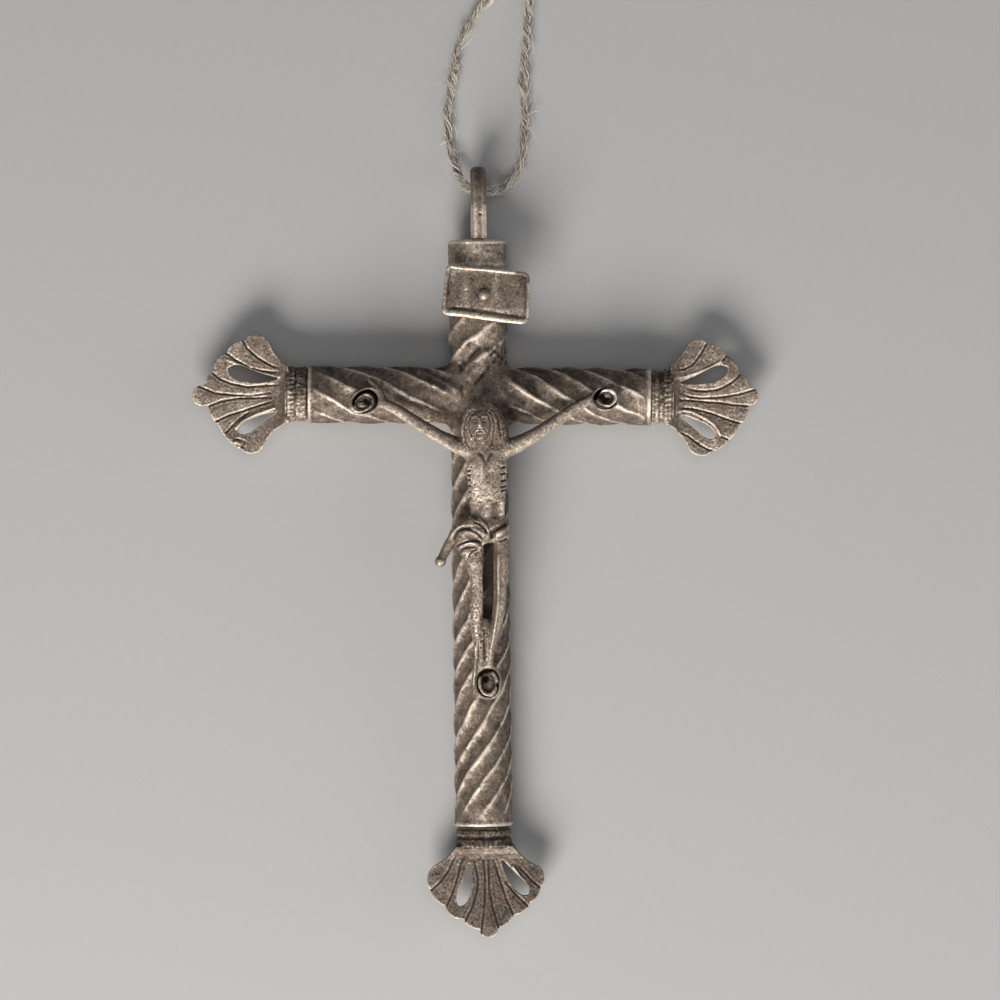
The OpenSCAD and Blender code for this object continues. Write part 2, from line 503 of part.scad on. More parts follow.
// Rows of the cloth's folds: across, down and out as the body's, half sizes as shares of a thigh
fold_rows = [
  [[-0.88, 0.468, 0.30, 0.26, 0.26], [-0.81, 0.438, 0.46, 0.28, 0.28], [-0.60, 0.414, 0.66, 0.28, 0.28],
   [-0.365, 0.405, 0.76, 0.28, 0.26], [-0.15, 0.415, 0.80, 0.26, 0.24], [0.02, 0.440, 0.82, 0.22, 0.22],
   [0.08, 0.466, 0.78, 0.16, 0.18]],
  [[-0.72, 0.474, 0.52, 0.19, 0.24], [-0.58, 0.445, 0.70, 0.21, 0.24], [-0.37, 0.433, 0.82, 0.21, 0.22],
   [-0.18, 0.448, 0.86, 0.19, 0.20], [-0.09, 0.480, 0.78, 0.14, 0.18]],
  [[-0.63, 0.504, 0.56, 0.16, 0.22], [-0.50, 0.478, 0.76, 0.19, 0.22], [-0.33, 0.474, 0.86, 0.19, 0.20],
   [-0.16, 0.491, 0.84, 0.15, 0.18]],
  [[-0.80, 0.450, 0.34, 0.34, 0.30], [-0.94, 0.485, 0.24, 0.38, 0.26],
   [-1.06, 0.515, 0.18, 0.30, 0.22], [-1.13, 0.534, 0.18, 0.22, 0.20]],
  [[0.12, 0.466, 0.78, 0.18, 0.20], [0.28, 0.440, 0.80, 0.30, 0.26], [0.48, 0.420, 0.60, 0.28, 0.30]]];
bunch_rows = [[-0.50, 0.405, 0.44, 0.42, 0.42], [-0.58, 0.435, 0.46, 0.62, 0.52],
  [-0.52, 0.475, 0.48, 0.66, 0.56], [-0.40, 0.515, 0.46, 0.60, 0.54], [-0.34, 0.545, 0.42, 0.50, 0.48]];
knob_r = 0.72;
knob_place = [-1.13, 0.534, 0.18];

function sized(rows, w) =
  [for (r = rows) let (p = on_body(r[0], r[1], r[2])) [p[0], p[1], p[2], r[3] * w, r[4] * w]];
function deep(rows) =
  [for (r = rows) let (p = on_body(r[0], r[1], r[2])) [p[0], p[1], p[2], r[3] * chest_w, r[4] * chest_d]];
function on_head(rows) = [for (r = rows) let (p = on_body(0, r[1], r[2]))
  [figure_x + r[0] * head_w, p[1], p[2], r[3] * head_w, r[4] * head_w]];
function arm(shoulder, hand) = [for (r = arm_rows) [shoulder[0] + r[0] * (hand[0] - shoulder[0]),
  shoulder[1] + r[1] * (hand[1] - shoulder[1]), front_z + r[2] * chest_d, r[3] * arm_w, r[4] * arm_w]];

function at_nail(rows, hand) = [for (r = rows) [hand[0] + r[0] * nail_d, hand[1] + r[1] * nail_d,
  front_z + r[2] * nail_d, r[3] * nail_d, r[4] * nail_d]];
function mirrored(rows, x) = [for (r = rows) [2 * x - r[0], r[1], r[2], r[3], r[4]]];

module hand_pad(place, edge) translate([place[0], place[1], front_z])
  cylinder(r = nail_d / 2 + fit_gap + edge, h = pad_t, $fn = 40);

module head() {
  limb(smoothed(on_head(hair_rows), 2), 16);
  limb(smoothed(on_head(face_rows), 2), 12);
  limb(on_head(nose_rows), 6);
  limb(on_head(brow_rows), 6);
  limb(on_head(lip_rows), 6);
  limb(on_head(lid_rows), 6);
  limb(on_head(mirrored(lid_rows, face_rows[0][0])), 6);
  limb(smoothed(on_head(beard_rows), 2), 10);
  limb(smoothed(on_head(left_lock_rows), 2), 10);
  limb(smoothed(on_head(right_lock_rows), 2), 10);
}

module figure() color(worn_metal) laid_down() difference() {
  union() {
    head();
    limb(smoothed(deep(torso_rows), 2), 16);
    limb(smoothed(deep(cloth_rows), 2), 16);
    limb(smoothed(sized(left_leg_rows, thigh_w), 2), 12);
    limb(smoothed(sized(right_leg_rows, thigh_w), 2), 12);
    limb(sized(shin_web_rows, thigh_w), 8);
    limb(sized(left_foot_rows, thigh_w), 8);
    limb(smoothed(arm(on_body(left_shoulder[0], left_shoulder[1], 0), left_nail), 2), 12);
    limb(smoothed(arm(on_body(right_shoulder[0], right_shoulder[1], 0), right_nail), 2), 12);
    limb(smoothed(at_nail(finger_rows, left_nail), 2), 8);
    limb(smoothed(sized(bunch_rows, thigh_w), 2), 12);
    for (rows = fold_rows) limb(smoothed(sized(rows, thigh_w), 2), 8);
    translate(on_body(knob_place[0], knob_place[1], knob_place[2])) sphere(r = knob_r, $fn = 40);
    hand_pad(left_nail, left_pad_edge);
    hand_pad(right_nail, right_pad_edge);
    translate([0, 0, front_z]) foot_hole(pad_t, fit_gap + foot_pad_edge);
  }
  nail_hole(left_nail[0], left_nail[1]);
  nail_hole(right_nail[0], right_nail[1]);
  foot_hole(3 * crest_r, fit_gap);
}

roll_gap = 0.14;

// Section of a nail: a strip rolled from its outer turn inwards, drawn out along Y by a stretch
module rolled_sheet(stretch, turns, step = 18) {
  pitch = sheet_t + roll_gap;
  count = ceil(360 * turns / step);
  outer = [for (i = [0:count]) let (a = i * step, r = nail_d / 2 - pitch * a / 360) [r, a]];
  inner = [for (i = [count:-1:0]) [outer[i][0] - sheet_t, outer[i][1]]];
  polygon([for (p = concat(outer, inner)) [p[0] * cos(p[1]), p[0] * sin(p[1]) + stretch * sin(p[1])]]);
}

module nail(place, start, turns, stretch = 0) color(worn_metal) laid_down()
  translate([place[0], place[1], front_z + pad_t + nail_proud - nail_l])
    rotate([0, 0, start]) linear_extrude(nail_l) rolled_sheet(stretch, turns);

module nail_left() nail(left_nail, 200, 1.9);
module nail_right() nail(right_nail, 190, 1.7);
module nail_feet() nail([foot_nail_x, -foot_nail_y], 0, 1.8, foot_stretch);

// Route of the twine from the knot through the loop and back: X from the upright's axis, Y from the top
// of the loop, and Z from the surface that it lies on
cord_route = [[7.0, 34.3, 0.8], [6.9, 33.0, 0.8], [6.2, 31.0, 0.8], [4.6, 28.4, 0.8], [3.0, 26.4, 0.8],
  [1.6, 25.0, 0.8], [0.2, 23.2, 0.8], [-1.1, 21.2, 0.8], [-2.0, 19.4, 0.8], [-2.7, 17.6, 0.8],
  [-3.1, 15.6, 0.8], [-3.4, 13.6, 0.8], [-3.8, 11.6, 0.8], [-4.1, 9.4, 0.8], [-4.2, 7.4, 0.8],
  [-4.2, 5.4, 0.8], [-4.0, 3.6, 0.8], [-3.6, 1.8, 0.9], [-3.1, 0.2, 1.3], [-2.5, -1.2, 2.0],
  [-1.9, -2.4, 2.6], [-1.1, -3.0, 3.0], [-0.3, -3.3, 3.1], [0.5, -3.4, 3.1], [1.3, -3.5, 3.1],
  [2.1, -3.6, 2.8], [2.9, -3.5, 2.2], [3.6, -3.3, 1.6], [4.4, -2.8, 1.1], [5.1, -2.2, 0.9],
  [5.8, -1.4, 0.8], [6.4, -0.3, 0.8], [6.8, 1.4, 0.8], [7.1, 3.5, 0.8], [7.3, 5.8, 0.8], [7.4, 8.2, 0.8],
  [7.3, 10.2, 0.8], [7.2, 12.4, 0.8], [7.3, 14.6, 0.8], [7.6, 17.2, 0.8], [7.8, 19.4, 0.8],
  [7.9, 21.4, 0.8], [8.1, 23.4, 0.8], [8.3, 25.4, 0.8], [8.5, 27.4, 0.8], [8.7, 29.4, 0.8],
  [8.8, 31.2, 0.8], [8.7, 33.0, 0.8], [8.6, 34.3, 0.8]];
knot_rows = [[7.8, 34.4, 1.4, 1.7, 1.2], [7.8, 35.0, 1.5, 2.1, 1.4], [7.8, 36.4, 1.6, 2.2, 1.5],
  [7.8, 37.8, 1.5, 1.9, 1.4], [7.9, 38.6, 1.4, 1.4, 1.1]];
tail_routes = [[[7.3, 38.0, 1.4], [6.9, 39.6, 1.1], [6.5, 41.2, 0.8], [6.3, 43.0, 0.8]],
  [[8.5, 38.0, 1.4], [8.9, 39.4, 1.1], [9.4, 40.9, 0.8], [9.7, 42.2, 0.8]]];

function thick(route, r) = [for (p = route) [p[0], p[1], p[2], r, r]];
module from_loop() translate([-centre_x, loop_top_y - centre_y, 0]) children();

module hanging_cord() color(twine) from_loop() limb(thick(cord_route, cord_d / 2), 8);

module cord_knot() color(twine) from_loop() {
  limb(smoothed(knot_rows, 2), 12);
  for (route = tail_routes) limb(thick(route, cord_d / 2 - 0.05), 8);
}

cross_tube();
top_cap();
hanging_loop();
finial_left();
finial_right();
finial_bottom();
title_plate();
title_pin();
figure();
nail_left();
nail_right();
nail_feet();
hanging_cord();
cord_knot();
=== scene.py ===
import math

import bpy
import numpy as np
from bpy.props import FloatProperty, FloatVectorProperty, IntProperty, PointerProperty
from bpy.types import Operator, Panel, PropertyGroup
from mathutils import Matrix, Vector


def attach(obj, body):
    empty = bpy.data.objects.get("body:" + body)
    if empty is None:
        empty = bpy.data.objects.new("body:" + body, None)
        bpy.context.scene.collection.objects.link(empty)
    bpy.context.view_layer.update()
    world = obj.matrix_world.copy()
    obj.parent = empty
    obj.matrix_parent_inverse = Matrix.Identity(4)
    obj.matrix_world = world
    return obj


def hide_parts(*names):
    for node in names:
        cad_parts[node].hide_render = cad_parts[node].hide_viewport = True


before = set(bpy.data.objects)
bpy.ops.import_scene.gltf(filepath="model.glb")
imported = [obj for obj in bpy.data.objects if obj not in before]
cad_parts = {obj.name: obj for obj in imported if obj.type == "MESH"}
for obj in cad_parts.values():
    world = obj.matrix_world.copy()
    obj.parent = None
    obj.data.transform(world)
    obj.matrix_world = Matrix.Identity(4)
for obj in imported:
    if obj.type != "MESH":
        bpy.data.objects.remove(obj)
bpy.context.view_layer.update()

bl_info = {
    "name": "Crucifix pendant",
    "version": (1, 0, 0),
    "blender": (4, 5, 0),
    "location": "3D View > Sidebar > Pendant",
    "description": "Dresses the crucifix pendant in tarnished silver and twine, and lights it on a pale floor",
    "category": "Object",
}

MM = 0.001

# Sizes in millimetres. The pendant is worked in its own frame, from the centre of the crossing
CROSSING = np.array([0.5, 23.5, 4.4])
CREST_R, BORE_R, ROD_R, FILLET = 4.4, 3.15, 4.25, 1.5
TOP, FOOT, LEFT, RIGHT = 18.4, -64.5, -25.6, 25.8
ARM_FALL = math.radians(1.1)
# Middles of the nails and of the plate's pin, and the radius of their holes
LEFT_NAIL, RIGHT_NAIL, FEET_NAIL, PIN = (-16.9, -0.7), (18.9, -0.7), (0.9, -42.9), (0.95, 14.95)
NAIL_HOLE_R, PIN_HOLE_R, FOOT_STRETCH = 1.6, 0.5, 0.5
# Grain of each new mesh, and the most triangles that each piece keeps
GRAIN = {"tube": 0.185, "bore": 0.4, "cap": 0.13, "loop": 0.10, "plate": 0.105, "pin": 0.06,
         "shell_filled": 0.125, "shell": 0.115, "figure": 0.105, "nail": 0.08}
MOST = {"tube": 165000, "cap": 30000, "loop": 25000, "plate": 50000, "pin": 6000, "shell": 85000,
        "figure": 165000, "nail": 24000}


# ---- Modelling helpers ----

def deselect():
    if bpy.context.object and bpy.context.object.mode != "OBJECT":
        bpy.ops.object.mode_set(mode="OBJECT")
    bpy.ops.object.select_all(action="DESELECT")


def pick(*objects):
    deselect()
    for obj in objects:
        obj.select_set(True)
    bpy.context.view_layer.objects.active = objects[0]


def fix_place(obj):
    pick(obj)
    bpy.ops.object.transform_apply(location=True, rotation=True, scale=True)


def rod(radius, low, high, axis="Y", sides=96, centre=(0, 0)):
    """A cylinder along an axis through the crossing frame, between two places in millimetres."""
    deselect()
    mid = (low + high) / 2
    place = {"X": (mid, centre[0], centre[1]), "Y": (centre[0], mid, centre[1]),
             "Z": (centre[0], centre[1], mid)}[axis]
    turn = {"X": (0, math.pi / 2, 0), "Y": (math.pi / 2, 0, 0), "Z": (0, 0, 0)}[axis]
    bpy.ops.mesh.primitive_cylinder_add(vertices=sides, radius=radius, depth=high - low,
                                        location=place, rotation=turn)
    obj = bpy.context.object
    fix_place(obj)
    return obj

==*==

Exercise goal
Within the material above, extract exactly the lines that start at the line containing "function thick(route, r)" and stop after the line containing "obj.matrix_world = Matrix.Identity(4)", and only those.

Task output
function thick(route, r) = [for (p = route) [p[0], p[1], p[2], r, r]];
module from_loop() translate([-centre_x, loop_top_y - centre_y, 0]) children();

module hanging_cord() color(twine) from_loop() limb(thick(cord_route, cord_d / 2), 8);

module cord_knot() color(twine) from_loop() {
  limb(smoothed(knot_rows, 2), 12);
  for (route = tail_routes) limb(thick(route, cord_d / 2 - 0.05), 8);
}

cross_tube();
top_cap();
hanging_loop();
finial_left();
finial_right();
finial_bottom();
title_plate();
title_pin();
figure();
nail_left();
nail_right();
nail_feet();
hanging_cord();
cord_knot();
=== scene.py ===
import math

import bpy
import numpy as np
from bpy.props import FloatProperty, FloatVectorProperty, IntProperty, PointerProperty
from bpy.types import Operator, Panel, PropertyGroup
from mathutils import Matrix, Vector


def attach(obj, body):
    empty = bpy.data.objects.get("body:" + body)
    if empty is None:
        empty = bpy.data.objects.new("body:" + body, None)
        bpy.context.scene.collection.objects.link(empty)
    bpy.context.view_layer.update()
    world = obj.matrix_world.copy()
    obj.parent = empty
    obj.matrix_parent_inverse = Matrix.Identity(4)
    obj.matrix_world = world
    return obj


def hide_parts(*names):
    for node in names:
        cad_parts[node].hide_render = cad_parts[node].hide_viewport = True


before = set(bpy.data.objects)
bpy.ops.import_scene.gltf(filepath="model.glb")
imported = [obj for obj in bpy.data.objects if obj not in before]
cad_parts = {obj.name: obj for obj in imported if obj.type == "MESH"}
for obj in cad_parts.values():
    world = obj.matrix_world.copy()
    obj.parent = None
    obj.data.transform(world)
    obj.matrix_world = Matrix.Identity(4)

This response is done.